Training across various rep ranges is ideal, with emphasis dependent on your specific goals:

 

  • For strength and power: Focus more on heavier weights with lower reps. This develops your ability to produce maximum force but can be more demanding on joints and the nervous system.
  • For muscle growth with less emphasis on strength: Higher reps will work well, as long as you’re still getting close enough to failure. This approach is generally ‘friendlier’ on the body but can be more tiring and time-consuming.
  • For general fitness: A mixture of approaches provides the best overall stimulus and prevents boredom.

 

Remember that you can build just as much muscle doing sets of 5 reps as you can with 30 reps, provided you’re training close enough to failure. Motor unit recruitment increases steadily as you approach fatigue, plateauing at around 3-5 reps shy of failure regardless of the rep range.

 

This is why the idea that you need to train in the 8-12 rep range for muscle growth is a myth.
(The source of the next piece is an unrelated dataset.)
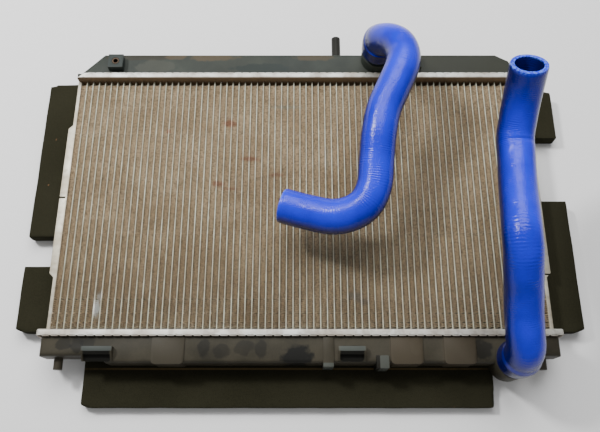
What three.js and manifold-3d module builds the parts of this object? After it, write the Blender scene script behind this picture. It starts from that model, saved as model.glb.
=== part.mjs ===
// Car radiator with two moulded hoses and its foam air seals, lying on its front with the
// engine side up. Millimetres, +X along the tanks, +Y from the bottom tank to the top tank.
import * as THREE from "three";
import { mergeVertices } from "three/addons/utils/BufferGeometryUtils.js";
import Module from "manifold-3d";

const wasm = await Module();
wasm.setup();

// ---- Driving dimensions ------------------------------------------------------------------
const GAP = 0.3;                 // clearance between touching pieces

const TUBE_COUNT = 71;
const TUBE_PITCH = 9.5;
const TUBE_THICKNESS = 2;
const TUBE_LENGTH = 388;         // between the two header plates
const TUBE_BARE_END = 3.6;       // stretch of tube without fins at each end
const CORE_DEPTH = 24;

const HEADER_SHEET = 1.5;        // aluminium sheet of the header trays
const HEADER_HEIGHT = 10;
const HEADER_LIP = 2.4;          // how far the crimped edge folds over the tank foot
const TOP_HEADER_OVERHANG = 6;   // past the fins at each end
const BOTTOM_HEADER_OVERHANG = 14;

const GASKET_THICKNESS = 3;
const GASKET_WIDTH = 6;

const TANK_DEPTH = 38;           // size of a tank's body through the radiator
const TANK_WALL = 3;
const TANK_EDGE_ROUND = 5;
const FOOT_EDGE = 3.2;           // how far the tank's foot stands out round its body
const TOP_TANK_HEIGHT = 46;      // from the header plate to the tank's outer wall
const BOTTOM_TANK_HEIGHT = 45;
const BOTTOM_TANK_END_STEP = 9;  // how much shallower the bottom tank is at its two ends

const SEAL_THICKNESS = 21.7;     // foam blocks beside the core
const SEAL_WIDTH = 59.2;         // from the side plate outwards
const SEAL_CORNER = 12;
const SEAL_END_GAP = 1.2;        // between a foam block and the header beyond it
const LEFT_SEAL_SPLIT = [-97, -54];   // the gap between the two left blocks
const RIGHT_SEAL_SPLIT = [4, 108];
const BOTTOM_SEAL_INSET = [55, 86];   // from the bottom header's left and right ends
const BOTTOM_SEAL_REACH = 55.5;  // how far the bottom flap reaches past the bottom tank

const PLATE_SHEET = 1.5;         // side plates
const PLATE_FLANGE_NARROW = 5;
const PLATE_FLANGE_WIDE = 11;
const PLATE_WIDE_FROM = -114;
const PLATE_WIDE_TO = 112;
const PLATE_SLIT = 2.4;          // expansion slit across the flange
const LEFT_SLIT_AT = 0;
const RIGHT_SLIT_AT = -116;

const HOSE_OUTER_RADIUS = 24;
const HOSE_BORE_RADIUS = 18;
const HOSE_WALL = HOSE_OUTER_RADIUS - HOSE_BORE_RADIUS;
const CUFF_STANDOFF = 6;         // bare neck between the turret and the hose
const NECK_RADIUS = 19.5;
const NECK_BORE_RADIUS = 16;
const NECK_CLEARANCE = 0.4;      // round the neck, so that the faceted hose can turn on it
const NECK_LENGTH = 30;          // above its turret
const TURRET_RADIUS = 25;
const UPPER_TURRET_HEIGHT = 18;  // above the tank's engine side
const LOWER_TURRET_HEIGHT = 3;
const UPPER_NECK_X = 120.5;
const UPPER_NECK_OUT = 36;       // from the header plate
const LOWER_NECK_INSET = 70.5;   // from the bottom header's right end
const LOWER_NECK_OUT = 41;
const ROUND_SIDES = 32;

const PIN_RADIUS = 6;
const PIN_LENGTH = 16;
const PIN_INSET = 26.5;          // from the bottom header's ends
const PEG_X = 58;
const PEG_RADIUS = 7;
const PEG_LENGTH = 41;
const LUG_X = [-286.5, 176.5];
const LUG_OUT = 27;              // from the header plate
const LUG_SIZE = 23;
const LUG_HEIGHT = 11;
const INSERT_RADIUS = 5.5;
const INSERT_BORE = 3.4;
const INSERT_LENGTH = 8;

const TOP_TANK_CORNER = [34, 11];     // how much the outer corners are cut, along and across
const TOP_TANK_TAPER = 14;
const PADS = [[-199, -155], [121.5, 165], [193, 236]];   // plain raised panels, along the tank
const PAD_RAISE = 1.5;
const PAD_CORNER = 5;
const RIB = [31, 45];
const RIB_REACH = 5;             // past the tank's outer wall
const RIB_RAISE = 2;
const REST_BLOCK = [102, 119];
const REST_BLOCK_REACH = 7;
const REST_BLOCK_DEPTH = 16;
const HOODS = [[-291, -250], [51, 88]];   // clip hoods
const HOOD_OUT = [24, 43];       // from the header plate, back and front
const HOOD_HEIGHT = 9;
const HOOD_ROOF = 6.5;           // how deep the roof is
const HOOD_LIP = 1.5;            // height of a gusset at its front
const HOOD_WALL = 2.5;

const DRAIN_X = -215;
const DRAIN_OUT = 26;            // from the header plate
const DRAIN_BOSS_HEIGHT = 14;
const DRAIN_BOSS_WALL = 4;
const DRAIN_BORE = 7;            // hole through the drain boss
const DRAIN_HEAD_RADIUS = 9.5;
const DRAIN_HEAD_HEIGHT = 5;
const DRAIN_SHANK_LENGTH = 12;
const DRAIN_RING_THICKNESS = 2;
const DRAIN_SLOT = 2.2;
const DRAIN_RUNNING_GAP = 0.25;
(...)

It’s not the reps that stimulate muscle growth – it’s the intensity relative to your capacity.

 


Key Takeaways

 

  • Training intensity is crucial for progress, but going to complete failure isn’t necessary and may be counterproductive
  • The sweet spot for most training is around RPE 7-8 (2-3 reps in reserve)
  • RPE allows you to adjust your training based on how you’re feeling day to day
  • Rep speed is a reliable indicator of how close you are to failure
  • You can build strength and muscle in any rep range, provided the intensity is appropriate
  • Periodically test your ability to gauge RPE through ‘anchoring sets’
  • Training should challenge you but shouldn’t require a spotter to complete your reps on every set

 

By understanding and properly implementing appropriate training intensity, you’ll be able to make consistent progress while minimising injury risk and avoiding unnecessary fatigue – the true formula for long-term success in any fitness endeavour.